Unless you have a specific use that you simply can’t code yourself, chat completions and direct model interaction is preferable.
There is no limit given to the number of threads that can be created per organization. You really can’t “create a new thread for each request” unless you want to discard everything the AI said previously to give a chatbot no memory.
It’s not transparent on how the tokens are calculated using assistant. I have a 300KB JSON, containing title, URL and context attributes, uploaded to assistant and asked two questions:
Is the product GDPR compliance? (868 tokens)
What are the available plans and features? (33,253 tokens)
33K tokens is almost close to $1 per message, it’s more expensive that Satellite messaging.
I have compared the token usage and quality of answers by uploading the embedding of the 300KB JSON to vector DB, get the search result context from vector DB and pass it to chat completion for answer.

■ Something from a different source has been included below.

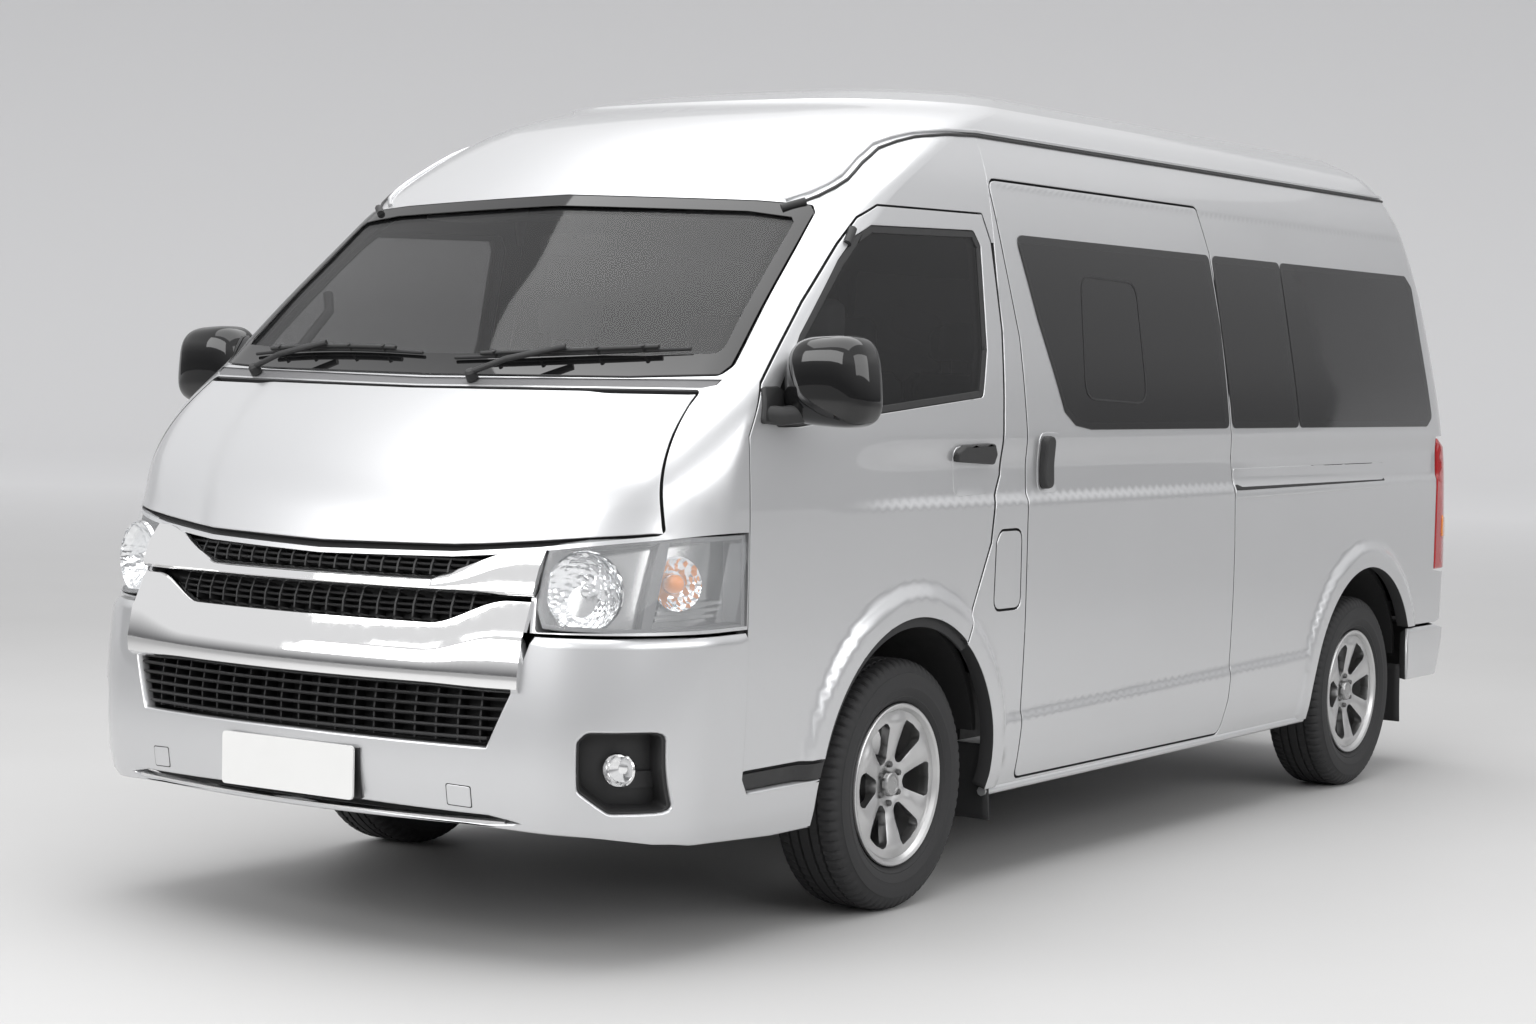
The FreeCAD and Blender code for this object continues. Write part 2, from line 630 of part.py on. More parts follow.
def tyre(label, side, axle_y):
    """Tyre: tread, shoulders, bulged walls and beads."""
    body = doc.addObject("PartDesign::Body", "TyreBody")
    half = [(72, "Car.rim_seat"), (72, "Car.rim_lip + 2"), (92, "Car.rim_lip + 22"),
            ("Car.tyre_half_width", "Car.rim_lip + 56"), ("Car.tyre_half_width - 4", "Car.tyre_radius - 34"),
            ("Car.tyre_half_width - 18", "Car.tyre_radius - 9"),
            ("Car.tyre_half_width - 42", "Car.tyre_radius")]
    other = [(f"0 - ({x})", r) for x, r in reversed(half)]
    revolved(body, "TyreRing", half + other)
    body.Placement = Placement(Vector(), Rotation(Vector(0, 0, 1), 0 if side > 0 else 180))
    bind_place(body, (f"{side} * Car.wheel_x", axle_y, AXLE_Z))
    return node(label, body)


SPOKES = 6


def wheel(label, side, axle_y):
    """Six-spoke wheel with its hub and brake disc."""
    body = doc.addObject("PartDesign::Body", "WheelBody")
    lip = "Car.rim_lip"
    seat = "Car.rim_seat"
    revolved(body, "Rim", [
        (-82, lip), (-82, f"{seat} - 10"), (44, f"{seat} - 22"), (40, 90), (44, 60), (44, 26),
        (70, 26), (70, 60), (62, 90), (74, f"{seat} - 16"), (88, f"{seat} + 2"), (88, lip),
        (76, lip), (72, seat), (-73, seat), (-77, lip)])
    sketch = sketch_on(body, "YZ_Plane", "WindowSketch")
    outline(sketch, [(18, 92), (52, 158), (28, 168), (-28, 168), (-52, 158), (-18, 92)])
    window = body.newObject("PartDesign::Pocket", "Window")
    window.Profile = sketch
    window.Type = 1
    window.Midplane = True
    doc.recompute()
    pattern = body.newObject("PartDesign::PolarPattern", "Windows")
    pattern.Originals = [window]
    x_axis = next(a for a in body.Origin.OriginFeatures if a.Role == "X_Axis")
    pattern.Axis = (x_axis, [""])
    pattern.Angle = 360
    pattern.Occurrences = SPOKES
    body.Tip = pattern
    doc.recompute()
    bore = "Car.spindle_radius + 0.5"
    revolved(body, "Hub", [
        (-76, 66), (-76, "Car.disc_radius"), (-56, "Car.disc_radius"), (-56, 66), (56, 60),
        (56, 27), (10, 27), (10, bore), (-76, bore)])
    body.Placement = Placement(Vector(), Rotation(Vector(0, 0, 1), 0 if side > 0 else 180))
    bind_place(body, (f"{side} * Car.wheel_x", axle_y, AXLE_Z))
    return node(label, body)


def knuckle():
    """Steering knuckle: upright on two pins, stub axle and brake caliper."""
    at = ("Car.kingpin_x", FRONT_Y)
    low, high = ARM_HEIGHTS
    upright = rod("z", 22, (*at, low + 29), high - low - 34)
    pins = rod("z", 11, (*at, low + 3), high - low + 20)
    stub = rod("x", "Car.spindle_radius", ("Car.kingpin_x", FRONT_Y, AXLE_Z), "Car.wheel_x - Car.kingpin_x")
    bracket = box(("Car.kingpin_x - 12", "Car.kingpin_x + 8"), (FRONT_Y, f"{FRONT_Y} + 150"), (296, 376))
    jaw = box(("Car.kingpin_x", "Car.wheel_x - 38"), (f"{FRONT_Y} + 90", f"{FRONT_Y} + 160"), (286, 386))
    slot = rod("x", "Car.disc_radius + 7", ("Car.wheel_x - 84", FRONT_Y, AXLE_Z), 36)
    return fuse(upright, pins, stub, bracket, cut(jaw, slot))


for corner, side, axle_y in (("fl", 1, FRONT_Y), ("fr", -1, FRONT_Y), ("rl", 1, REAR_Y), ("rr", -1, REAR_Y)):
    tyre(f"tyre_{corner}", side, axle_y)
    wheel(f"wheel_{corner}", side, axle_y)
left_knuckle = node("knuckle_left", knuckle())
node("knuckle_right", mirrored(left_knuckle))


# ---------------------------------------------------------------- under the floor
def engine():
    return box((-260, 260), (-1540, -900), (330, "Car.seat_deck - 20"))


def drive_line():
    """Gearbox behind the engine and the shaft to the rear axle."""
    case = box((-130, 130), (-895, -420), (330, 560))
    shaft = rod("y", 35, (0, -420, 400), f"({REAR_Y}) - Car.diff_radius + 420 + 20")
    return cut(fuse(case, shaft), rod("z", "Car.diff_radius + 1", (0, REAR_Y, 0), 600))


def exhaust():
    pipe = rod("y", 24, (-398, -700, 470), 3180)
    silencer = rod("y", 85, (-330, 850, 400), 560)
    return fuse(pipe, silencer)


def spare_wheel():
    """Spare tyre lying flat under the tail, with its plain disc."""
    ring = rod("z", "Car.tyre_radius", (0, "Car.spare_y", 352), "2 * Car.tyre_half_width - 20")
    well = rod("z", "Car.rim_seat", (0, "Car.spare_y", 340), 130)
    return cut(ring, well)


def mud_flaps():
    """Rubber flap behind each wheel."""
    flaps = []
    for y, inner in ((-868, 730), (2222, 720)):
        flap = box((inner, 830), (y, y + 8), (190, 330))
        flaps += [flap, mirrored(flap)]
    return group(*flaps)


node("engine", engine())
node("fuel_tank", box((110, 410), (-150, 700), (300, 560)))
node("rear_axle", fuse(rear_axle_set(), drive_line()))
node("exhaust", exhaust())
node("spare_wheel", spare_wheel())
node("mud_flaps", mud_flaps())


# ---------------------------------------------------------------- cab and cabin
def tilted_column():
    """Rotation that leans the steering column back towards the driver."""
    return Rotation(Vector(1, 0, 0), -size("column_tilt"))


def steering_wheel():
    """Rim, hub and three spokes about the column's own axis."""
    rim = doc.addObject("Part::Torus", "Rim")
    rim.setExpression("Radius1", "Car.hand_wheel - 15")
    rim.setExpression("Radius2", "15")
    hub = rod("z", 58, (0, 0, -45), 38)
    bar = box(("20 - Car.hand_wheel", "Car.hand_wheel - 20"), (-16, 16), (-22, -8))
    stem = box((-16, 16), ("20 - Car.hand_wheel", 0), (-22, -8))
    bore = rod("z", 12.5, (0, 0, -50), 25)
    wheel_shape = cut(fuse(rim, hub, bar, stem), bore)
    wheel_shape.Placement = Placement(Vector(), tilted_column())
    bind_place(wheel_shape, ("Car.column_x", "Car.column_y", "Car.column_z"))
    return wheel_shape


def steering_column():
    """Shaft and shroud below the steering wheel."""
    shaft = rod("z", 12, (0, 0, -300), 273)
    shroud = rod("z", 45, (0, 0, -300), 248)
    column = fuse(shaft, shroud)
    column.Placement = Placement(Vector(), tilted_column())
    bind_place(column, ("Car.column_x", "Car.column_y", "Car.column_z"))
    return column


def dashboard():
    """Padded shelf across the cab, with the steering column."""
    body = doc.addObject("PartDesign::Body", "DashBody")
    sketch = sketch_on(body, "YZ_Plane", "DashSketch")
    outline(sketch, [(-2230, 1150), (-2010, 1300), (-1900, 1290), (-1850, 1200), (-1880, 980),
                     (-2010, 860), (-2230, 860)])
    pad = body.newObject("PartDesign::Pad", "DashPad")
    pad.Profile = sketch
    pad.Midplane = True
    pad.Length = 1560
    return fuse(common(body, cabin), steering_column())


def seat(x, y, base, width):
    """Cushion, back and head rest of one seat or bench."""
    sides = (f"{x} - ({width}) / 2", f"{x} + ({width}) / 2")
    cushion = box(sides, (y, f"{y} + 460"), (base, f"{base} + 130"))
    back = box(sides, (f"{y} + 465", f"{y} + 575"), (f"{base} + 40", f"{base} + 640"))
    rest = box((f"{x} - 125", f"{x} + 125"), (f"{y} + 475", f"{y} + 565"), (f"{base} + 645", f"{base} + 800"))
    return [cushion, back, rest]


def front_seats():
    pieces = []
    for x in (-425, 425):
        pieces += seat(x, -1600, "Car.seat_deck + Car.floor_thick + 5", "Car.seat_width")
    return group(*pieces)


def passenger_seats():
    """Rows of benches, offset to leave the aisle by the sliding door, and a full rear row."""
    pieces = []
    for y in (-650, 130, 910):
        for x in (-560, -60):
            pieces += seat(x, y, "Car.floor_top + 180", "Car.seat_width")
            pieces.append(box((f"{x} - 180", f"{x} + 180"), (y + 60, y + 400),
                              ("Car.floor_top", "Car.floor_top + 175")))
    for x in (-550, 0, 550):
        pieces += seat(x, 1740, "Car.floor_top + 180", "Car.seat_width")
    return group(*pieces)


node("steering_wheel", steering_wheel())
node("dashboard", dashboard())
node("front_seats", front_seats())
node("passenger_seats", passenger_seats())


# ---------------------------------------------------------------- mirrors
def mirror():
    """Door mirror on its arm."""
    head = box((985, 1110), (-2060, -1975), (1300, 1500))
    arm = box((925, 990), (-2040, -2005), (1330, 1370))
    return fuse(head, arm)


left_mirror = node("mirror_left", mirror())
node("mirror_right", mirrored(left_mirror))

doc.recompute()
problems = [f"{o.Label}: {o.State}" for o in doc.Objects if {"Invalid", "Error"} & set(o.State)]
for label, obj in nodes.items():
    if obj.Shape.isNull() or not obj.Shape.isValid():
        problems.append(f"{label}: bad shape")
    elif not obj.Shape.Solids:
        problems.append(f"{label}: no solid")
if problems:
    raise RuntimeError("; ".join(problems))

os.makedirs("parts", exist_ok=True)
for label, obj in nodes.items():
    obj.Shape.exportStep(f"parts/{label}.step")
    solids = obj.Shape.Solids
    print(f"{label}: {len(solids)} solid(s), {obj.Shape.Volume / 1e9:.4f} m3")
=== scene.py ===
# %% [markdown]
# # High-roof passenger van
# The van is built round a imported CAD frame, in metres. Its nose points towards -Y, its left-hand side
# towards +X and the ground is at z = 0. Body panels are thin pressed sheets, so each one is modelled as a
# patch of one smooth body surface, cut to the panel's outline, with rolled edges at its gaps.

# %% Load the frame
import json
import math

import bmesh
import bpy
import numpy as np
from mathutils import Matrix, Vector
from mathutils.geometry import delaunay_2d_cdt


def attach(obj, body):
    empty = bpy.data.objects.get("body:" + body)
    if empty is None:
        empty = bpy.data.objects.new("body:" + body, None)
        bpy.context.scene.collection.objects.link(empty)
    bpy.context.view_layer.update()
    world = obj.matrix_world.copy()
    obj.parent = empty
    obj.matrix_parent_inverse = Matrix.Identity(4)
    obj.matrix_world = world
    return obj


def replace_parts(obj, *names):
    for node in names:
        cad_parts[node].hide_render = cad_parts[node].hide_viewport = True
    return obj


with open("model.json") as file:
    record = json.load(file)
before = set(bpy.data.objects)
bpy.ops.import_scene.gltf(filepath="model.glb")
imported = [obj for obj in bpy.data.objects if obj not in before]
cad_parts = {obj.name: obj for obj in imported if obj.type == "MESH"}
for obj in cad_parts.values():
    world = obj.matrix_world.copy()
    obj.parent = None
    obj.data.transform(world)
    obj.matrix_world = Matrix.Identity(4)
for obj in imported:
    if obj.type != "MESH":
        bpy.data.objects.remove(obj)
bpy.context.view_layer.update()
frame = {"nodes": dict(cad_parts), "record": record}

# %% [markdown]
# ## Shader helper
# A real finish is a stack of small effects: base colour, flake or grain, a clear coat, dust in the seams.
# `Value` wraps a node socket so that such a stack can be written as plain arithmetic.


# %% Shader helper
class Value:
    """One socket of a material's node tree, with arithmetic."""

    def __init__(self, tree, socket):
        self.tree = tree
        self.socket = socket

    def _math(self, kind, other, third=None, clamp=False):
        node = self.tree.nodes.new("ShaderNodeMath")
        node.operation = kind
        node.use_clamp = clamp
        for slot, value in zip(node.inputs, (self, other, third)):
            if isinstance(value, Value):
                self.tree.links.new(value.socket, slot)
            elif value is not None:
                slot.default_value = value
        return Value(self.tree, node.outputs[0])

    def __add__(self, other):
        return self._math("ADD", other)

    def __sub__(self, other):
        return self._math("SUBTRACT", other)

    def __mul__(self, other):
        return self._math("MULTIPLY", other)

    def __truediv__(self, other):
        return self._math("DIVIDE", other)

    def above(self, edge, blur):
        """0 below the edge and 1 above it, over a soft step."""
        return ((self - edge) / blur)._math("ADD", 0.5, clamp=True)

    def clamped(self):
        return self._math("ADD", 0.0, clamp=True)


class Finish:
    """A procedural material built from a principled surface."""

    def __init__(self, name, colour, roughness, metallic=0.0, coat=0.0):
        self.material = bpy.data.materials.new(name)
        self.material.use_nodes = True
        self.tree = self.material.node_tree
        self.surface = self.tree.nodes["Principled BSDF"]
        self.surface.inputs["Base Color"].default_value = (*colour, 1.0)
        self.surface.inputs["Roughness"].default_value = roughness
        self.surface.inputs["Metallic"].default_value = metallic
        self.surface.inputs["Coat Weight"].default_value = coat
        self.surface.inputs["Coat Roughness"].default_value = 0.03
        self.place = self.node("ShaderNodeTexCoord").outputs["Object"]

    def node(self, kind, settings=None, **inputs):
        """Any other node: settings are its own, inputs are sockets or constants."""
        made = self.tree.nodes.new(kind)
        for key, value in (settings or {}).items():
            setattr(made, key, value)
        for key, value in inputs.items():
            self.feed(made.inputs[key.replace("_", " ")], value)
        return made

    def feed(self, slot, value):
        if isinstance(value, Value):
            value = value.socket
        if isinstance(value, bpy.types.NodeSocket):
            self.tree.links.new(value, slot)
        else:
            slot.default_value = value

    def value(self, socket):
        return Value(self.tree, socket)

    def noise(self, scale, detail=3.0, rough=0.5, stretch=(1, 1, 1)):
        """Cloudy variation about 0.5, `scale` cells to the metre."""
        mapping = self.node("ShaderNodeMapping", Vector=self.place, Scale=stretch)
        made = self.node("ShaderNodeTexNoise", Vector=mapping.outputs[0], Scale=scale,
                         Detail=detail, Roughness=rough)
        return self.value(made.outputs[0])

    def cells(self, scale, feature="F1", stretch=(1, 1, 1)):
        mapping = self.node("ShaderNodeMapping", Vector=self.place, Scale=stretch)
        made = self.node("ShaderNodeTexVoronoi", {"feature": feature}, Vector=mapping.outputs[0],
                         Scale=scale)
        return self.value(made.outputs["Distance"])

    def mix(self, factor, low, high):
        """Blend two colours by a factor."""
        made = self.node("ShaderNodeMix", {"data_type": "RGBA"})
        self.feed(made.inputs[0], factor)
        self.feed(made.inputs[6], low if not isinstance(low, tuple) else (*low, 1.0))
        self.feed(made.inputs[7], high if not isinstance(high, tuple) else (*high, 1.0))
        return made.outputs[2]

    def set(self, slot, value):
        self.feed(self.surface.inputs[slot], value)
        return self

    def bump(self, height, strength, distance):
        made = self.node("ShaderNodeBump", Height=height, Strength=strength, Distance=distance)
        self.feed(self.surface.inputs["Normal"], made.outputs[0])
        return self


# %% [markdown]
# ## Camera, light and floor
# The view is a long lens a little above the driver's shoulder, looking back along the left-hand side.
# The studio is a pale sweep under large soft panels, so the metallic paint shows broad gradients.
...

Is the product GDPR compliance? (2,109 tokens)
What are the available plans and features? (2,217 tokens)
The vector search for sure having less token usage since it’s using chat completion to refine the result context from vector search. However the quality of the answer is not as smart as Assistant.
I might end up choosing the later option which is creating our own assistant, storing the embedding in third party vector DB. The answer is not as great as assistant but at least the token usage is somewhat reasonable.
for me the problem is solved when I use new version.
let run = await openai.beta.threads.runs.createAndPoll(
thread.id,
{
assistant_id: assistant.id,
instructions: "Please address the user as Jane Doe. The user has a premium account."
}
);
I don’t think so, I am using Assistant with streaming, plus retrieval/function calling. As @_j mentioned, creating new thread for every request will lower your cost, but it will leave the assistant no memory.
There is no reason to use Assistant this way. I can use chat completion + function calling or embedding to achieve the same purpose with even lower cost.